Ни к чему Европу объезжать нам с вами,
Все как на ладони видится нам в них.
        В баре и на пляже, корте и бульваре
        Пьют, лежат и бродят, ставясь напоказ.
        Вид их вызывающ, даже взгляд вульгарен,
        Словно на Тверскую вышли мы сейчас.
 Вроде всем довольны дамы здесь, однако
 Лишь плоды разврата все готовы есть,
 Как же объяснить нам голод парижанок
 На бродяг усталых, тормознувших здесь?
        Вроде соблазняет дела ход, но все же
        Именно французы дали имена,
        Коих мы не знали, тем болезням кожным,
        Что мне подарила женщина одна.
Снова помогают мне друзья советом,
Способом несложным излечился я.
И душа, участьем дружеским согрета,
К новым приключеньям двигает меня.
        Все ж, наверно, скидку в этой обстановке
        Солнца, неба, моря сделать мы должны.
        От сего эдема, проявив сноровку,
        Мы ушли в пределы следующей страны.
Пусть папаша римский освятит пути нам;
Южная Европа – благодатный край.
Лично я желаю встретить синьорину,
Здесь их очень много – только выбирай.
        Светло-бирюзова помесь солнца с морем
        И песка златая под ногами сыпь.
        За спиною ношу и забот и горя
        Хоть бы ненадолго хочется забыть.
Слышим серенады сладостные звуки.
Не дают уснуть нам в сумраке ночей
И стрельба и стали звонкой перестуки,
И костры мы чуем папских палачей.
        Лишь безумной страсти сочетанье с верой,
        Чуть ли не истошной, помню я давно.
        Эта страсть и святость прощены, наверно,
        И слились в душе их как-то заодно.
Вот они проходят или проезжают,
Бросив взгляд небрежный, или не смотря.
Дым иллюзий наших потихоньку тает
Мы им все «до фени», проще говоря.   
        Поважней ветровки им пиджак бардовый
        И златые цепи весом в килограмм.
        Впечатленья наши повторились снова,
        Вот и все, что понял я про здешних дам. 
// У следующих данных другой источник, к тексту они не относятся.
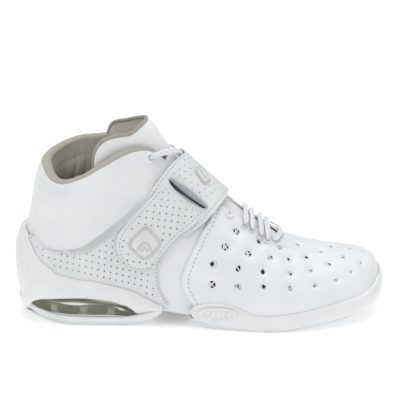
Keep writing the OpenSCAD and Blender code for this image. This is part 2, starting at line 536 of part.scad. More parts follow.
// Tongue
function tongue_out(v) = -mix(0.6, 13, smooth(abs(v) / 0.38));
TONGUE_IN = 1.6 + tongue_foam_t;
function tongue_ribs() =
    let (low = both_sides(TONGUE_LOW), top = both_sides(TONGUE_TOP))
    [for (i = [0:len(low) - 1]) rib(low[i], top[i])];
module tongue_layer(from, to)
    sheet(tongue_ribs(), 18, 5, function(t, v) tongue_out(v) - from,
          function(t, v) tongue_out(v) - to);
module tongue_lower() color("gainsboro") placed()
    sheet([rib([6.0, -0.22], [12.2, -0.3]), rib([5.6, 0], [12.2, 0]), rib([6.0, 0.22], [12.2, 0.3])],
          8, 12, -6.6, -2.4);
module tongue_shell() color("white") placed() tongue_layer(1.2, 0);
module tongue_foam() color("khaki") placed() tongue_layer(TONGUE_IN, 1.6);
module tongue_lining() color("darkgray") placed() tongue_layer(TONGUE_IN + 1.2, TONGUE_IN + 0.4);
module tongue_binding() color("gray") placed() {
    middle = (TONGUE_IN + 1.2) / 2;
    rim = both_sides(concat([[14.7, -0.562], [15.5, -0.562], [16.3, -0.562]],
        [for (i = [1:5]) [TONGUE_TOP[i][0] + 0.22, TONGUE_TOP[i][1]]]));
    ribbon([for (p = rim) [p[0], p[1], tongue_out(p[1]) - middle]], 40, middle + 0.5, 1.1);
}

// Band and strap
module strip(back, front, n, m, from, to)
    sheet([edge(back), edge(front)], n, m, from, to);
BAND_STEP = [for (i = [0:10]) i < 3 ? BAND_LOW_IN : BAND_IN];
module instep_band() color("white") placed() resize([0, 0, 0]) difference() {
    strip(both_sides(BAND_BACK), both_sides(BAND_FRONT), 6, 26, BAND_STEP,
          [for (d = BAND_STEP) d + strap_t]);
    ribbon([for (p = SLOT) [p[0], p[1], BAND_IN]], 6, 5, SLOT_HALF);
}
module slot_bar() color("lightslategray") placed()
    ribbon([for (p = SLOT) [p[0], p[1] + 0.028, BAND_IN + strap_t + 1.8]], 8, 1.5, 1.9, 10);
module strap_root() color("white") placed()
    strip(ROOT_BACK, ROOT_FRONT, 6, 20, STRAP_ROOT_IN, STRAP_ROOT_IN + strap_t);
module strap_tip() color("white") placed()
    strip(TIP_BACK, TIP_FRONT, 7, 16, STRAP_IN, STRAP_OUT);
module hook_patch() color("silver") placed()
    strip(PATCH_BACK, PATCH_FRONT, 5, 4, HOOK_PATCH[0], HOOK_PATCH[1]);
module loop_patch() color("silver") placed()
    strip(PATCH_BACK, PATCH_FRONT, 5, 4, LOOP_PATCH[0], LOOP_PATCH[1]);
module strap_badge() color("lightgray") placed()
    plate(10.56, -0.51, badge_w, badge_w, 45, STRAP_OUT + 0.2, STRAP_OUT + 1, 1);
module band_emblem() color("lightgray") placed()
    plate(9.75, -0.1, 15, 9, -42, BAND_IN + strap_t + 0.2, BAND_IN + strap_t + 1.4, 0.3, 6);

// Lacing
module eyelets() color("white") placed()
    for (e = EYELETS, side = [-1, 1])
        on_last(e[0], side * e[1], e[2]) difference() {
            cylinder(d = e[3], h = e[4]);
            translate([0, 0, -1]) cylinder(d = 3, h = 4);
        }
module lace() color("white") placed() {
    for (row = LACE_ROWS)
        ribbon([for (v = [-LACE_V, -0.1, 0, 0.1, LACE_V])
                [row[0], v, row[1] - (row[2] < 1 ? 0 : 10 * (LACE_V - abs(v)))]],
               8, row[2], lace_w / 2, 6);
    for (side = [1, -1])
        ribbon([for (p = TOP_LACE) [p[0], side * p[1], p[2]]], 8, 1, lace_w / 2, 6);
}
module lace_loop() color("white") placed()
    ribbon([[6.5, -0.15, 3.7], [6.35, -0.12, 3.8], [6.17, 0, 3.8], [6.35, 0.12, 3.8], [6.5, 0.15, 3.7]],
           12, 0.8, 2);

outsole_heel();
outsole_forefoot();
heel_tray();
air_unit();
air_columns();
heel_foam();
heel_carrier();
shank_plate();
forefoot_midsole();
forefoot_rand();
sole_badge();
strobel_board();
sockliner();
quarter_lateral();
quarter_medial();
heel_counter();
heel_lining();
collar_foam();
collar_lining();
collar_rim();
side_panel_lateral();
side_panel_medial();
toe_puff();
vamp_bootie();
forefoot_cage();
tongue_lower();
tongue_shell();
tongue_foam();
tongue_lining();
tongue_binding();
strap_root();
instep_band();
slot_bar();
band_emblem();
strap_tip();
hook_patch();
loop_patch();
strap_badge();
eyelets();
lace();
lace_loop();
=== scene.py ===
"""Visual model of the basketball high top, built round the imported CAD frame.

The shell pieces lie on the same reference surface as the CAD, the last: u runs along its cuts
from the toe over the foot to the heel and up the ankle, and v from the top line (0) down each
side (lateral minus, medial plus) to the line underneath (1). Lengths are millimetres of the
design until place() turns them into the frame's metres.
"""
import math

import bpy
import numpy as np
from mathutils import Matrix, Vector
from mathutils.geometry import delaunay_2d_cdt


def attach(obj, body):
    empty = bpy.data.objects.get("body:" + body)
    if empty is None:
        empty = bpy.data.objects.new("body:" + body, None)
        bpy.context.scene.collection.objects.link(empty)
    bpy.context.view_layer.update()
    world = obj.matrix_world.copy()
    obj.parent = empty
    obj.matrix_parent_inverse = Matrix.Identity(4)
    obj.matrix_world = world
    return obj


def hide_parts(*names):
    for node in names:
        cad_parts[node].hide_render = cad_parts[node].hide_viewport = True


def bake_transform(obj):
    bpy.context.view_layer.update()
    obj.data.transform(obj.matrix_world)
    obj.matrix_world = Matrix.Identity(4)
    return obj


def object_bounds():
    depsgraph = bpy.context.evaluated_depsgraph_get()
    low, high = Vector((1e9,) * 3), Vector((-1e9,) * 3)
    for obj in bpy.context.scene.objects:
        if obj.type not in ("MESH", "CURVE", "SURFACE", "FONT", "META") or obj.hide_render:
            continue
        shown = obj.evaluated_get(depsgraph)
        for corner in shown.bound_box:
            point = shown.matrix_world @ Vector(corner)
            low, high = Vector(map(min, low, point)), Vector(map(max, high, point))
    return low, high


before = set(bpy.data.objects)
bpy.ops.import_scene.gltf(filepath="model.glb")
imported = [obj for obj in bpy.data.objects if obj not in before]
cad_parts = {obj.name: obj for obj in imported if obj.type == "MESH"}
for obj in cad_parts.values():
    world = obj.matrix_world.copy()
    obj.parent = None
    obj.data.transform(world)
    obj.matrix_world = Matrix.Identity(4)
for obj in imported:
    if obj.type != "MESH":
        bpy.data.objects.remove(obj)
CAD_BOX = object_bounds()

# The design's own length and the point that the CAD puts at the frame's origin
DESIGN_LENGTH = 306.8
CENTRE = np.array([153.45, -0.73, 0.0])
MM = (CAD_BOX[1].x - CAD_BOX[0].x) / DESIGN_LENGTH


def place(points):
    return (np.asarray(points, float) - CENTRE) * MM


# ---------------------------------------------------------------------------
# The last
# ---------------------------------------------------------------------------
# lower x z, upper x z, middle y, lateral and medial half widths, height of the widest point,
# angle at which the lower edge closes, roundness below
SECTIONS = np.array([
    [299.5, 39, 299, 41, 6, 2, 2, 0.50, 180, 2.0],
    [301, 28, 294, 45, 6, 15, 14, 0.45, 180, 2.2],
    [299.5, 18, 288, 47, 6, 25, 23, 0.40, 179, 2.4],
    [292.5, 11.5, 279, 49, 5, 35, 32, 0.36, 178, 2.6],
    [275, 7, 263, 51, 4, 44, 40, 0.33, 110, 2.6],
    [250, 3.5, 244, 54, 3, 50, 46, 0.31, 98, 2.2],
    [222, 2.5, 222, 62, 1, 52, 48, 0.29, 97, 2.0],
    [194, 3, 201, 76, 0, 50, 45, 0.27, 97, 2.0],
    [164, 4, 181, 92, 0, 45, 40, 0.27, 97, 2.0],
    [130, 7, 163, 108, 0, 40, 36, 0.28, 97, 2.0],
    [90, 7, 148, 122, 0, 38, 36, 0.28, 99, 2.0],
    [48, 5, 136, 134, 0, 37, 36, 0.30, 104, 2.4],
    [11, 8, 128, 143, 0, 36, 35, 0.33, 178, 3.0],
    [8, 24, 122, 151, 0, 35, 34, 0.35, 180, 3.0],
    [7, 45, 118, 158, 0, 35, 34, 0.37, 180, 2.6],
    [9.5, 72, 114, 164, 0, 35, 34, 0.39, 180, 2.3],
    [15, 100, 110, 170, 0, 35, 34, 0.42, 180, 2.2],
    [22, 126, 105, 178, 0, 34, 34, 0.44, 180, 2.1],
    [26, 140, 100, 186, 0, 34, 34, 0.45, 180, 2.0],
])
WALL = 0.65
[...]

Как очаг домашний и молитвы тоже,
Выброшены в мусор темные платки.
А любовь за деньги им всего дороже,
И балы здесь правят русские братки.
        Нет, уже довольно разочарований
        И своих ошибок хватит мне уже.
        Поворот на север неизбежен нами,
        Там нас поджидает опыт посвежей.
Нет, и здесь неладно, видно невезуха;
Гамбургские ночи, красные огни.
Западней - наркота, северней - порнуха.
Опытом последним стали нам они.
        Мы собрались вместе берегом балтийским.
        Здесь до Петербурга недалек уж путь.
        Скоро мы увидим женщин наших близких,
        Только оправдаться надо как-нибудь.
Пред собой горды мы опытной догадкой;
Где б мы ни бывали, уверяю я,
Лучше нашей русской евро-азиатки
Ни душой, ни телом, не найти, друзья.
        Их красы телесной, чистоты душевной
        Лишь сравнив с другими мы постичь смогли,
        Степень несравненья мы познали верно,
        Оценив всех женщин остальной земли.
Вот и возвратились, только что-то странно.
Было это вправду или во хмелю.
А скорее это плод беседы праздной.
Не сердись, родная, я тебя люблю.
        Но когда достигнем мы черты предельной,
        Вспомним мы давнишней шутки той финал.
        И давно забытых австралийских леди
        Навестим проверить жизненный запал.